• Exercise directions: Print verbatim the opening line of the material and every subsequent line through the one containing "wall = 0.8; // [0.6:0.05:1.2]".

• Recorded information:
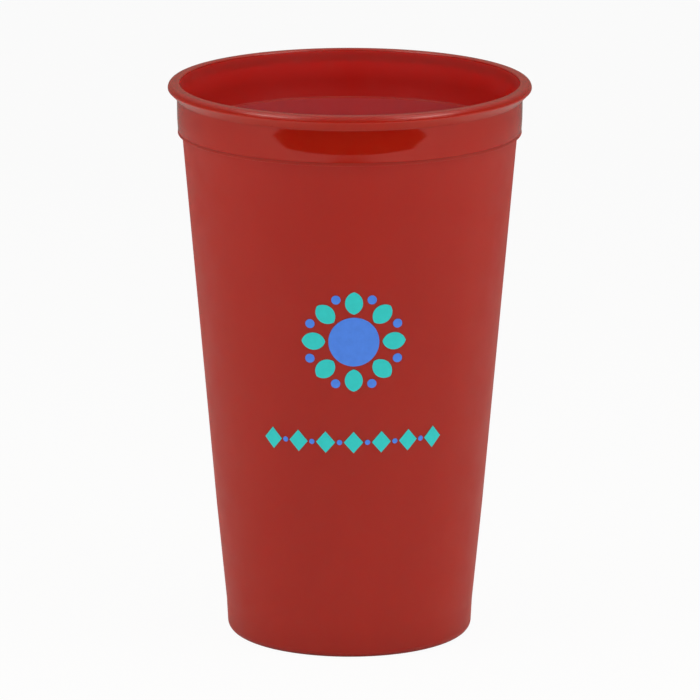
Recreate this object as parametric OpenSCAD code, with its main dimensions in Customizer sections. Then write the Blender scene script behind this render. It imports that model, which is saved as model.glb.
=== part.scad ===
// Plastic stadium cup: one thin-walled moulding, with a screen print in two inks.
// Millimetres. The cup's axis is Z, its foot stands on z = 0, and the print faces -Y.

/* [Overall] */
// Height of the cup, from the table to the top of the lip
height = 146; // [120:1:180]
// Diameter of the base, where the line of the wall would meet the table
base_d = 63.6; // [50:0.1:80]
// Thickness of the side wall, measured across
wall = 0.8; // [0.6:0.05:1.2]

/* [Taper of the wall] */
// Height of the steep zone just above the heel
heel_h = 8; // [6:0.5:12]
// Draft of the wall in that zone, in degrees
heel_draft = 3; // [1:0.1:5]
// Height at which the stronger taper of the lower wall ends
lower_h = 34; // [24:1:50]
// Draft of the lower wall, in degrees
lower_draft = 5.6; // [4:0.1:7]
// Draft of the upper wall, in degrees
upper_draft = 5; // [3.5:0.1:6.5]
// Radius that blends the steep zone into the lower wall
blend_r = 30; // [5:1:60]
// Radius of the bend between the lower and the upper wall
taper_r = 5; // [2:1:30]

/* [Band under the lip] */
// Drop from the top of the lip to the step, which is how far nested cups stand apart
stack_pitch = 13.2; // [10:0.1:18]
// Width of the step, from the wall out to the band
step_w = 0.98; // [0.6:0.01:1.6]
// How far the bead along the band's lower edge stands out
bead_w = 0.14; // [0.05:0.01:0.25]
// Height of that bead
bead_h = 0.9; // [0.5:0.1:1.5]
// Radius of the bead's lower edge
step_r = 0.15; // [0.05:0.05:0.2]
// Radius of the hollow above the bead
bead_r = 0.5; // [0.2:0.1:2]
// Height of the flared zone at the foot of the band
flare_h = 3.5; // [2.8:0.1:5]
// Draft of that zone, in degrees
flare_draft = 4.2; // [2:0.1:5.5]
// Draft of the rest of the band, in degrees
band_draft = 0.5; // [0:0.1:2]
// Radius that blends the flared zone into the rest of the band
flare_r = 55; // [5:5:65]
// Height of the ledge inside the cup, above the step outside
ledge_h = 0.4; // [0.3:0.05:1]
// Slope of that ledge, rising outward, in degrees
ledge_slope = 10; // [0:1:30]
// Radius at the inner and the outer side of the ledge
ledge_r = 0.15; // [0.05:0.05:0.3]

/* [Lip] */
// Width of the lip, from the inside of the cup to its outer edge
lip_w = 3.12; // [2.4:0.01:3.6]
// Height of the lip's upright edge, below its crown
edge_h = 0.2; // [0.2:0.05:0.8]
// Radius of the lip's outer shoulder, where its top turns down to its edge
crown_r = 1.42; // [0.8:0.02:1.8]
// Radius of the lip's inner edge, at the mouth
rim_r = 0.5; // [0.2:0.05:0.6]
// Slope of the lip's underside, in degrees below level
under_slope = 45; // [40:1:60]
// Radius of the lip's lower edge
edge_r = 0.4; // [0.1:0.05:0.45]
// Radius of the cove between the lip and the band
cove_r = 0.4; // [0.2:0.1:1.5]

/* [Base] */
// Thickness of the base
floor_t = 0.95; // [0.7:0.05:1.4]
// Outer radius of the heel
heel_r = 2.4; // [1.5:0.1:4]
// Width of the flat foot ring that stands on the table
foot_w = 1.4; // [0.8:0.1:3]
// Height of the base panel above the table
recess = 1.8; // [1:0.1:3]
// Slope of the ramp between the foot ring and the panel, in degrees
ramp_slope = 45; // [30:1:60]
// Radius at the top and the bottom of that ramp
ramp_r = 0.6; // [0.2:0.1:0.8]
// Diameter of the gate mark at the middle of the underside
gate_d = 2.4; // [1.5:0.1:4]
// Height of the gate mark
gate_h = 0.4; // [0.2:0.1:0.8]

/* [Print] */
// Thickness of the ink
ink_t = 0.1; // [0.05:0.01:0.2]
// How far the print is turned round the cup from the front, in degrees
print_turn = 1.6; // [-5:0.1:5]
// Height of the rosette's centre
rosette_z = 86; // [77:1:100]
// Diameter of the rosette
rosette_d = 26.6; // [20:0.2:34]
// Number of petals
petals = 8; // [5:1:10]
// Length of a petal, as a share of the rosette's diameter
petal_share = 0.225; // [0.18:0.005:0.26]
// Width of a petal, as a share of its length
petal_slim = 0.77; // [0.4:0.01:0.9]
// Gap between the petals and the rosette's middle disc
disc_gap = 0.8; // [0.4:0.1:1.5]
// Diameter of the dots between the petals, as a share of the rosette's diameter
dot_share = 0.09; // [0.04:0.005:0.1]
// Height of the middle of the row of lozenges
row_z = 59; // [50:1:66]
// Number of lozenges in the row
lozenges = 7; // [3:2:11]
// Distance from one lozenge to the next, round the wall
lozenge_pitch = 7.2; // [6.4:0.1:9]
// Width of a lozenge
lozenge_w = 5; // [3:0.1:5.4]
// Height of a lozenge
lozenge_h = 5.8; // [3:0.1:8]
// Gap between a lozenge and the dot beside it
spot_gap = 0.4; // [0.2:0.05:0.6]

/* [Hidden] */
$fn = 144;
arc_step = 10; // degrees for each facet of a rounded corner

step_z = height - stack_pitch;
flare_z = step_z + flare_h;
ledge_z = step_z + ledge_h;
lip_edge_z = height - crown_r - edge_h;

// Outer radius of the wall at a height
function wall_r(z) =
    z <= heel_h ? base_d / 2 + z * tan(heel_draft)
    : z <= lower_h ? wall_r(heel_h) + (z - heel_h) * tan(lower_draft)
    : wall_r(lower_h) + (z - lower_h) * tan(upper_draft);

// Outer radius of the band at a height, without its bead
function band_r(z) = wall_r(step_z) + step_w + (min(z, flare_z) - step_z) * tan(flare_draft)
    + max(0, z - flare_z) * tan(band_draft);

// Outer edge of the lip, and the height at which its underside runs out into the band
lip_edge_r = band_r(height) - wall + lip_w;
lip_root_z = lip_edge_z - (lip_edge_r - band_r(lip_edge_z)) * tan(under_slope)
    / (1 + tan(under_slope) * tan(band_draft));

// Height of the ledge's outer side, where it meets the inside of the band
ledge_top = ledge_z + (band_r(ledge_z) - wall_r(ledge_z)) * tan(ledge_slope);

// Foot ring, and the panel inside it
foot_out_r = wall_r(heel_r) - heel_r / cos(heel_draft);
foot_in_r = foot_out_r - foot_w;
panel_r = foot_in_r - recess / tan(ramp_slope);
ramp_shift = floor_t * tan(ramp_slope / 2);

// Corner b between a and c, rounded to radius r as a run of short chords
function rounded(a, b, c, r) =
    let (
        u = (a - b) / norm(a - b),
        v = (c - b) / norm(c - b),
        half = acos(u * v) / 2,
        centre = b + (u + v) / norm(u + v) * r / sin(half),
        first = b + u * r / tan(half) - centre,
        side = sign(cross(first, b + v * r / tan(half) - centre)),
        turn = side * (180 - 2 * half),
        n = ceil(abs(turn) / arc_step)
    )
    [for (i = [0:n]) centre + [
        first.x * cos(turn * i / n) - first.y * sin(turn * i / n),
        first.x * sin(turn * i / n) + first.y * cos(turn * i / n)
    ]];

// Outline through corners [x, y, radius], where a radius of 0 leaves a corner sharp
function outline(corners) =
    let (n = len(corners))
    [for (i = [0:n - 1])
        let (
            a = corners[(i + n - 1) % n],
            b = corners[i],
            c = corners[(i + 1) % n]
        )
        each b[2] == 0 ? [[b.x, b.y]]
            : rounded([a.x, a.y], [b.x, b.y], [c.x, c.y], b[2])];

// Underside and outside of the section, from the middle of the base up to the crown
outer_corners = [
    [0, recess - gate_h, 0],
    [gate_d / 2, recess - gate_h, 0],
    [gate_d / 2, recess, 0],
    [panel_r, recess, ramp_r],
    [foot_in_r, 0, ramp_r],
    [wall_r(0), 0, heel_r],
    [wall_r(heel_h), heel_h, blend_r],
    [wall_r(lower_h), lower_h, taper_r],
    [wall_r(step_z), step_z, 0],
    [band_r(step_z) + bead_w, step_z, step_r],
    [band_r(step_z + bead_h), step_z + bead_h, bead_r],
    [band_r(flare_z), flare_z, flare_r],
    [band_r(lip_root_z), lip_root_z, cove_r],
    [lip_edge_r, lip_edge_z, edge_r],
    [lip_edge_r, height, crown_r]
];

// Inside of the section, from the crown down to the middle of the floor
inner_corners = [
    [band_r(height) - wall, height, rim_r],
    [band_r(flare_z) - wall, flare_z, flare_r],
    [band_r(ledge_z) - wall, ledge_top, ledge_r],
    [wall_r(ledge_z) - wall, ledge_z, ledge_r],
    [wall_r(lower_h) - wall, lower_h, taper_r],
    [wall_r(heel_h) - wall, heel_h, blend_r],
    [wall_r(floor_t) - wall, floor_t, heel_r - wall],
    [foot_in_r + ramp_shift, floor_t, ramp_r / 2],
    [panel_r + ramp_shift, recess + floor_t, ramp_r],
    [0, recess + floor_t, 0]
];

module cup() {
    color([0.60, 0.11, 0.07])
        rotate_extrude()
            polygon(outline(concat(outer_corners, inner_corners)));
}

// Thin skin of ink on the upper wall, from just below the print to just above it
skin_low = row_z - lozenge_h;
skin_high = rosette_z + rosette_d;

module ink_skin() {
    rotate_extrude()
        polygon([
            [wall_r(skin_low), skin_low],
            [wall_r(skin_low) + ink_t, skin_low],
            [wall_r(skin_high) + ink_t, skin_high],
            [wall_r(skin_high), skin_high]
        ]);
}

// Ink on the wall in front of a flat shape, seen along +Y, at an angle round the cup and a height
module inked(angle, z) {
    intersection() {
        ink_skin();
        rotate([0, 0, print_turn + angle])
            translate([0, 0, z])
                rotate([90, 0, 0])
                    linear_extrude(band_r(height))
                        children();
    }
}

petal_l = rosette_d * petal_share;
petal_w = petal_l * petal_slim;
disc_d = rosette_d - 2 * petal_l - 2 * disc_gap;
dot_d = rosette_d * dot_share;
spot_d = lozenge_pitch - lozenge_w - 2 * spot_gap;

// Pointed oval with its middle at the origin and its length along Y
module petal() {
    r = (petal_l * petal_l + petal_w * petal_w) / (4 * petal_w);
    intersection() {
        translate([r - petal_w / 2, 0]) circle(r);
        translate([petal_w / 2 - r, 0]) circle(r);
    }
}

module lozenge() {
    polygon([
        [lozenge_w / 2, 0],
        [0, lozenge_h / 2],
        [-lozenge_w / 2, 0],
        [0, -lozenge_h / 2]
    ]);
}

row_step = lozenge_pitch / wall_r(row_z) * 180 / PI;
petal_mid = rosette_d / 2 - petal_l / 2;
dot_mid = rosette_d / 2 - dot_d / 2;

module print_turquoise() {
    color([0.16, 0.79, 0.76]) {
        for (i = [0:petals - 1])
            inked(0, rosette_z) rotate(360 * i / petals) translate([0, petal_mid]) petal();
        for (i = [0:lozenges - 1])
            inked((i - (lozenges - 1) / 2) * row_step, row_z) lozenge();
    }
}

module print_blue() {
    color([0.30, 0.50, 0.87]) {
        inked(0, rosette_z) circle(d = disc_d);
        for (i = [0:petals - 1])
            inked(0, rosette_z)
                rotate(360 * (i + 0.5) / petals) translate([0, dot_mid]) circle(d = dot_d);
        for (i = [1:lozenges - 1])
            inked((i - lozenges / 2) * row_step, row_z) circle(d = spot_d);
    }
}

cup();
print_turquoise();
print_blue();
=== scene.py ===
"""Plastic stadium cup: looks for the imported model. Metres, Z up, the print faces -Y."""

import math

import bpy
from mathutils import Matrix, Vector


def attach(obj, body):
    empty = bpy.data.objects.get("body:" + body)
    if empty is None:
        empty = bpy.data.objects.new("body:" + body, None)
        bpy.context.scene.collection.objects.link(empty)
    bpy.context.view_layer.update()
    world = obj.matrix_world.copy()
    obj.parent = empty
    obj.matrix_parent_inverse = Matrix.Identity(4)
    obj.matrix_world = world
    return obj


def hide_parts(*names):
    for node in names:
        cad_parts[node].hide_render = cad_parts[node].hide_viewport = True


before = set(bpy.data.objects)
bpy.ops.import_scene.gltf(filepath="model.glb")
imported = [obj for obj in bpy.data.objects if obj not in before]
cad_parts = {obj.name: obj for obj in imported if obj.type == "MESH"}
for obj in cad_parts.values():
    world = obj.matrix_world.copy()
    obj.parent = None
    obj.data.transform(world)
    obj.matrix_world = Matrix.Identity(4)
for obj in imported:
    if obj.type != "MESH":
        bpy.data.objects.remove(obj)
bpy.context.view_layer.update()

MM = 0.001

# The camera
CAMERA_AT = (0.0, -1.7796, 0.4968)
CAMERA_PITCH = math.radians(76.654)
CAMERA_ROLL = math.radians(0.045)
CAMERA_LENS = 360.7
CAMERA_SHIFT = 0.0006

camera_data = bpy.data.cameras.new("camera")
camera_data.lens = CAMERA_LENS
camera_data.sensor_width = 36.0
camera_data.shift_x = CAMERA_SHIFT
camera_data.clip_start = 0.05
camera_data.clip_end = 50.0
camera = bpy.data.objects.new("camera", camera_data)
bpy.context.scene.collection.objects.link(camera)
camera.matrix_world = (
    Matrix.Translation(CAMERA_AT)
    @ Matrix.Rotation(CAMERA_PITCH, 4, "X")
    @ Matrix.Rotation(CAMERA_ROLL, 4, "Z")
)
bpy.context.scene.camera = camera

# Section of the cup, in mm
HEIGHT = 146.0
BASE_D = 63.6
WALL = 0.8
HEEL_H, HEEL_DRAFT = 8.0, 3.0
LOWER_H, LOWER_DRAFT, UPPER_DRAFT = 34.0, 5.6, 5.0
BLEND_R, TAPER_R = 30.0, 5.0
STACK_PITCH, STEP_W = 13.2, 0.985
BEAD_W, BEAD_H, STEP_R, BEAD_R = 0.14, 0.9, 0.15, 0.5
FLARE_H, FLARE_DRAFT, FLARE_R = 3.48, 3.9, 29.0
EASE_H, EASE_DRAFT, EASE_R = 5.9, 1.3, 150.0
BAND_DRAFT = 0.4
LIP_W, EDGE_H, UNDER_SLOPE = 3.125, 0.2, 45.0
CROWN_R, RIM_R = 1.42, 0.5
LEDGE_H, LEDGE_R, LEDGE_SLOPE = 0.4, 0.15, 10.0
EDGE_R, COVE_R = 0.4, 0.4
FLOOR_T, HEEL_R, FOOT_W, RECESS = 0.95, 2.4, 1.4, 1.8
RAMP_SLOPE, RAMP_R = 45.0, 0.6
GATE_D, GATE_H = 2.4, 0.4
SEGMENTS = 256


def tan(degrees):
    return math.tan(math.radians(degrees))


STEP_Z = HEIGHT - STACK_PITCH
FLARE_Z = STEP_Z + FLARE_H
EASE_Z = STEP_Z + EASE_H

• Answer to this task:
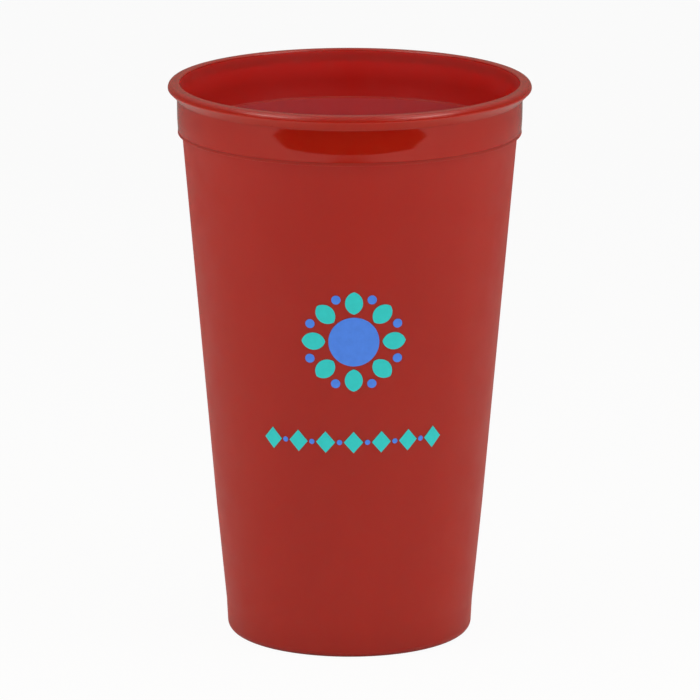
Recreate this object as parametric OpenSCAD code, with its main dimensions in Customizer sections. Then write the Blender scene script behind this render. It imports that model, which is saved as model.glb.
=== part.scad ===
// Plastic stadium cup: one thin-walled moulding, with a screen print in two inks.
// Millimetres. The cup's axis is Z, its foot stands on z = 0, and the print faces -Y.

/* [Overall] */
// Height of the cup, from the table to the top of the lip
height = 146; // [120:1:180]
// Diameter of the base, where the line of the wall would meet the table
base_d = 63.6; // [50:0.1:80]
// Thickness of the side wall, measured across
wall = 0.8; // [0.6:0.05:1.2]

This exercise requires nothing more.